-- START --

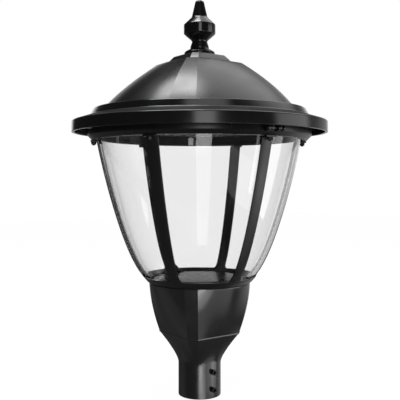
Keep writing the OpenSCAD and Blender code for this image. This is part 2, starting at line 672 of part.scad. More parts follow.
module roof_casting() color(BLACK) difference() {
    union() {
        difference() {
            union() {
                loft(concat([section_at(dome_r + 2.4, 1, dome_z - 3)], dome_sections(0, 0, 1)));
                rim_and_shoulder();
            }
            loft(concat(
                [section_at(dome_r - roof_wall - 0.6, 1, dome_z - 12)],
                dome_sections(roof_wall + 0.6, roof_wall + 1, 0)
            ));
        }
        tube(collar_r + 3, collar_r - 3, ring_top_z + 2.2, collar_top_z - ring_top_z - 2.2);
        around(6) translate([lug_r, 0, plate_top_z]) cylinder(r = 6, h = lug_h);
        around(6) translate([lug_r, -3, plate_top_z]) cube([9, 6, lug_h]);
        for (x = roof_ears) {
            at_hinge() along_x(ear_r, x[0], x[1]);
            box(x[0], x[1], -hinge_r - 4, -hinge_r + 4, hinge_z, slope_top_z - 6.5);
        }
        translate([0, latch_r, latch_boss_z]) cylinder(r = 8, h = slope_top_z - 6.8 - latch_boss_z);
    }
    translate([0, 0, dome_top_z - 20]) cylinder(r = stud_r + 0.4, h = 40);
    around(6) translate([lug_r, 0, plate_top_z - e]) cylinder(r = 1.8, h = 9);
    at_hinge() along_x(pin_r + running_gap, -30, 30);
    translate([0, latch_r, latch_boss_z - e])
        cylinder(r = latch_tip_r + 0.4, h = latch_tip_z + latch_tip_len + 1 + e - latch_boss_z);
}

// Cap, finial and the stud that clamps them to the roof
module roof_cap() color(BLACK) difference() {
    loft([section_at(cap_r, 0, dome_top_z, 1), section_at(cap_top_r, 0, cap_top_z, 1)]);
    loft([section_at(cap_r - 7, 0, dome_top_z - e, 1), section_at(cap_top_r - 7, 0, cap_top_z - 5, 1)]);
    translate([0, 0, dome_top_z]) cylinder(r = stud_r + 0.4, h = 40);
}
finial_z = cap_top_z;
module finial() color(BLACK) difference() {
    translate([0, 0, finial_z]) revolve([
        for (p = [
            [0, 0], [26, 0], [26, 3.7], [finial_foot_r, 3.7], [finial_foot_r - 0.6, 8.4],
            [finial_neck_r + 11.4, 11.1], [finial_neck_r + 4, 14.8], [finial_neck_r + 3, 16.5],
            [finial_neck_r + 2.9, 19.8], [finial_neck_r, 28.4], [finial_neck_r - 0.7, 30.4],
            [finial_neck_r + 0.1, 33], [finial_neck_r + 3, 36.2], [finial_neck_r + 9, 41],
            [finial_body_r, 48], [finial_body_r, 67], [finial_neck_r + 1, 82], [finial_neck_r - 0.2, 84],
            [finial_tip_r + 0.5, 111.8], [finial_tip_r, 114.8], [finial_tip_r - 1.5, 117.6],
            [finial_tip_r - 5.5, 119.6], [0, 120]
        ]) [p[0], p[1] * finial_h / 120]
    ]);
    translate([0, 0, finial_z - e]) cylinder(r = stud_r + 0.05, h = finial_h * 0.3);
}
nut_seat_z = dome_top_z - roof_wall - 1;
module finial_stud() color(STEEL) translate([0, 0, nut_seat_z - 18])
    cylinder(r = stud_r, h = finial_z + finial_h * 0.3 - 2 - nut_seat_z + 18);
module finial_nut() color(STEEL) {
    tube(stud_r * 2.2, stud_r + 0.05, nut_seat_z - 2, 2);
    translate([0, 0, nut_seat_z - 12]) difference() {
        cylinder(r = stud_r * 1.75, h = 10, $fn = 6);
        translate([0, 0, -e]) cylinder(r = stud_r + 0.05, h = 11);
    }
}

// Light plate, LED boards and lens sheets
fin_h = 16;
module light_plate() color(ALLOY) difference() {
    union() {
        translate([0, 0, plate_z]) cylinder(r = plate_r, h = plate_t);
        around(16, 11.25) box(118, plate_r - 22, -1.5, 1.5, plate_top_z - e, plate_top_z + fin_h);
    }
    around(6) translate([lug_r, 0, plate_z - e]) cylinder(r = 2.2, h = plate_t + 2 * e);
    translate([led_lead_x, led_lead_y, plate_z - e]) cylinder(r = lead_r + 0.8, h = plate_t + 2 * e);
    translate([0, socket_y, plate_z - e]) cylinder(r = lead_hole_r, h = plate_t + 2 * e);
}
module plate_screws() color(STEEL)
    around(6) translate([lug_r, 0, plate_z]) rotate([180, 0, 0]) screw(1.7, plate_t + 7, 3.5, 1.8);
board_at = board_w / 2 + 1;
driver_l = 2 * (board_at + board_w / 2 - driver_in);
module at_board(number) rotate([0, 0, 90 * number]) translate([board_at, board_at, 0]) children();
module board_holes(r, z, h) for (x = [-1, 1], y = [-1, 1])
    translate([x * (board_w / 2 - 4), y * (board_w / 2 - 4), z]) cylinder(r = r, h = h);
module led_board(number) color([0.9, 0.9, 0.86]) at_board(number) difference() {
    box(-board_w / 2, board_w / 2, -board_w / 2, board_w / 2, board_z, plate_z);
    board_holes(1.8, board_z - e, board_t + 2 * e);
}
lens_ball_r = (lens_r * lens_r + lens_h * lens_h) / (2 * lens_h);
lens_pitch = (board_w - 8) / lens_rows;
module lens_sheet(number) color([0.92, 0.9, 0.78, 0.6]) at_board(number) difference() {
    union() {
        box(-board_w / 2 + 1, board_w / 2 - 1, -board_w / 2 + 1, board_w / 2 - 1, sheet_z, board_z);
        for (i = [0:lens_rows - 1], j = [0:lens_rows - 1])
            translate([lens_pitch * (i - (lens_rows - 1) / 2), lens_pitch * (j - (lens_rows - 1) / 2), sheet_z + e])
                rotate([180, 0, 0]) rotate_extrude($fn = 32) polygon(concat(
                    [[0, 0], [lens_r, 0]],
                    [for (k = [0:4]) let (a = asin(lens_r / lens_ball_r) * (1 - k / 4))
                        [lens_ball_r * sin(a), lens_ball_r * cos(a) - lens_ball_r + lens_h + e]]
                ));
    }
    board_holes(1.8, sheet_z - e, sheet_t + 2 * e);
}
module sheet_screws() color(STEEL) for (number = [1:4]) at_board(number)
    for (x = [-1, 1], y = [-1, 1])
        translate([x * (board_w / 2 - 4), y * (board_w / 2 - 4), sheet_z]) rotate([180, 0, 0]) {
            translate([0, 0, -board_t - sheet_t]) cylinder(r = 1.5, h = board_t + sheet_t);
            cylinder(r = 2.8, h = 1.6);
        }

// Driver on top of the light plate, with its leads
led_lead_x = -15;
led_lead_y = driver_w / 2 + 16;
module driver() color([0.8, 0.8, 0.78]) difference() {
    union() {
        box(-driver_l / 2, driver_l / 2, -driver_w / 2, driver_w / 2, plate_top_z, plate_top_z + driver_h);
        box(-driver_l / 2 - 12, driver_l / 2 + 12, -12, 12, plate_top_z, plate_top_z + 3);
    }
    for (side = [-1, 1]) translate([side * (driver_l / 2 + 6), 0, plate_top_z - e]) cylinder(r = 2.4, h = 4);
}
module driver_screws() color(STEEL) for (side = [-1, 1])
    translate([side * (driver_l / 2 + 6), 0, plate_top_z + 3]) screw(2.2, 2.9, 4, 2.2);
module supply_plug() color(DARK) {
    box(-8, 8, socket_y - 5, socket_y + 5, socket_top_z + 0.6, plate_z);
    for (x = pin_places) translate([x, socket_y, socket_top_z - 7]) cylinder(r = 1.2, h = 8);
}
harness_z = plate_top_z + 26;
module supply_harness() color(DARK) lead([
    [0, socket_y, plate_z], [0, socket_y, plate_top_z], [0, socket_y, plate_top_z + 3],
    [0, socket_y, plate_top_z + 6], [4, socket_y - 10, plate_top_z + 18], [16, socket_y - 46, harness_z],
    [16, driver_w / 2 + 60, harness_z], [16, driver_w / 2 + 20, harness_z], [16, driver_w / 2, harness_z]
], lead_r, [1, 0, 0]);
module led_harness() color([0.55, 0.12, 0.1]) lead([
    [led_lead_x, driver_w / 2, plate_top_z + 20], [led_lead_x, driver_w / 2 + 3, plate_top_z + 20],
    [led_lead_x, driver_w / 2 + 6, plate_top_z + 20], [led_lead_x, led_lead_y - 2, plate_top_z + 15],
    [led_lead_x, led_lead_y, plate_top_z + 7], [led_lead_x, led_lead_y, plate_top_z + 3],
    [led_lead_x, led_lead_y, plate_z]
], lead_r, [1, 0, 0]);
module plate_grommet() color(SEAL) translate([0, socket_y, plate_top_z]) difference() {
    cylinder(r = grommet_r, h = 1.6);
    translate([0, 0, -e]) cylinder(r = lead_r + 0.1, h = 3);
}

base_casting();
set_screw(1);  // set_screw_1
set_screw(2);  // set_screw_2
set_screw(3);  // set_screw_3
set_screw(4);  // set_screw_4
gear_bracket();
bracket_screws();
terminal_block();
surge_protector();
ground_screw();
base_seal();
cage_ring();
cage_strap(1);  // cage_strap_1
cage_strap(2);  // cage_strap_2
cage_strap(3);  // cage_strap_3
cage_strap(4);  // cage_strap_4
cage_strap(5);  // cage_strap_5
cage_strap(6);  // cage_strap_6
ring_screws();
strap_screws();
base_cover();
cover_screws();
cover_grommet();
bowl_seat_seal();
bowl();
bowl_top_seal();
frame_ring();
bowl_clips();
clip_screws();
roof_seal();
hinge_pin();
latch_screw();
supply_socket();
supply_lead();
roof_casting();
roof_cap();
finial();
finial_stud();
finial_nut();
light_plate();
plate_screws();
led_board(1);  // led_board_1
led_board(2);  // led_board_2
led_board(3);  // led_board_3
led_board(4);  // led_board_4
lens_sheet(1);  // lens_sheet_1
lens_sheet(2);  // lens_sheet_2
lens_sheet(3);  // lens_sheet_3
lens_sheet(4);  // lens_sheet_4
sheet_screws();
driver();
driver_screws();
supply_plug();
supply_harness();
led_harness();
plate_grommet();
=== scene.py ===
# %% [markdown]
# # A post-top LED lantern
# The lantern is a black cast-aluminium roof and base with a clear acrylic bowl between them, held in a cage of six
# flat straps. The CAD model already has every piece in its real place and size, so this lesson dresses it: the large
# castings, the straps, the bowl, the plate in its floor and the lenses are made again as smooth surfaces, and every
# piece gets a finish.
# The camera comes first, because it decides which surfaces need the most care.

import bpy
import json
import math
import numpy as np
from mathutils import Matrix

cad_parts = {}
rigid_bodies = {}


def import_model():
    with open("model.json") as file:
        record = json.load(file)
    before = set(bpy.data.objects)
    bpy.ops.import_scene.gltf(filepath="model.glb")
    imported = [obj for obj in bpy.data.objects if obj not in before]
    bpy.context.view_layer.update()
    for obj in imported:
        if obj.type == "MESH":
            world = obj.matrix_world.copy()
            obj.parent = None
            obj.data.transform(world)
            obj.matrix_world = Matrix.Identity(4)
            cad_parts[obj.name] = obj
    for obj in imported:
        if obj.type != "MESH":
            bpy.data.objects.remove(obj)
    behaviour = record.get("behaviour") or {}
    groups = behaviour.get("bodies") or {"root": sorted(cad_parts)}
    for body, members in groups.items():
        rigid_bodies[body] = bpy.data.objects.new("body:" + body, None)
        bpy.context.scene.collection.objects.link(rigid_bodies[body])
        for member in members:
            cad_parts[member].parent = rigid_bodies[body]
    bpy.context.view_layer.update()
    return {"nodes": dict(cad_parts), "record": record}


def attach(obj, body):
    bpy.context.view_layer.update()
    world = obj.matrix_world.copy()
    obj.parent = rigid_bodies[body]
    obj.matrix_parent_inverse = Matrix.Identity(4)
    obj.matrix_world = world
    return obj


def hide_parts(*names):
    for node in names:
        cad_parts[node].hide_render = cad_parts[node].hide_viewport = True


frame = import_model()
nodes = frame["nodes"]

# %% [markdown]
# ## The camera
# A photograph of a product on a post is taken level, with the lens a little long. The distance and the height here
# were worked out from how round the rims look: the roof's rim is seen from slightly below, and the base's ledge from
# above. A small lens shift, as on a view camera, moves the picture so that upright lines stay upright.

# %% Camera
FACING = math.radians(-126)          # the direction from the lantern's axis to the camera
DISTANCE, EYE = 1.4423, 0.4533

camera_data = bpy.data.cameras.new("product_camera")
camera_data.sensor_width = 36
camera_data.lens = 60.86
camera_data.shift_x, camera_data.shift_y = 0.0010, -0.0488
camera_data.clip_end = 50
camera = bpy.data.objects.new("product_camera", camera_data)
bpy.context.scene.collection.objects.link(camera)
camera.location = (DISTANCE * math.cos(FACING), DISTANCE * math.sin(FACING), EYE)
camera.rotation_euler = (math.radians(90), 0, FACING + math.radians(90))
bpy.context.scene.camera = camera
print("camera at", [round(v, 3) for v in camera.location])

# %% [markdown]
# ## Skins over grids
# Every new piece is a grid of points that is worked out all at once, with numpy, and then covered by four-sided
# faces. Each row closes on itself, as around a tube, and the rows may close too, as on a ring. Where a shape ends in
# a point or a flat end, a fan of triangles closes it. The alternative, adding vertices one by one, is far slower and
# hides the formula that makes the shape.

# %% A skin
MM = 0.001


def sharp_edges(mesh):
    """Which edges are drawn sharp, as an array of true and false."""
    if "sharp_edge" not in mesh.attributes:
        mesh.attributes.new("sharp_edge", "BOOLEAN", "EDGE")
    flags = np.zeros(len(mesh.edges), bool)
    mesh.attributes["sharp_edge"].data.foreach_get("value", flags)
    return flags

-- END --

Stated exercise » Write down exactly the span of lines above from the one containing "obj.matrix_world = world" to the one containing "DISTANCE, EYE = 1.4423, 0.4533", both ends included.

Response for this exercise »
    obj.matrix_world = world
    return obj


def hide_parts(*names):
    for node in names:
        cad_parts[node].hide_render = cad_parts[node].hide_viewport = True


frame = import_model()
nodes = frame["nodes"]

# %% [markdown]
# ## The camera
# A photograph of a product on a post is taken level, with the lens a little long. The distance and the height here
# were worked out from how round the rims look: the roof's rim is seen from slightly below, and the base's ledge from
# above. A small lens shift, as on a view camera, moves the picture so that upright lines stay upright.

# %% Camera
FACING = math.radians(-126)          # the direction from the lantern's axis to the camera
DISTANCE, EYE = 1.4423, 0.4533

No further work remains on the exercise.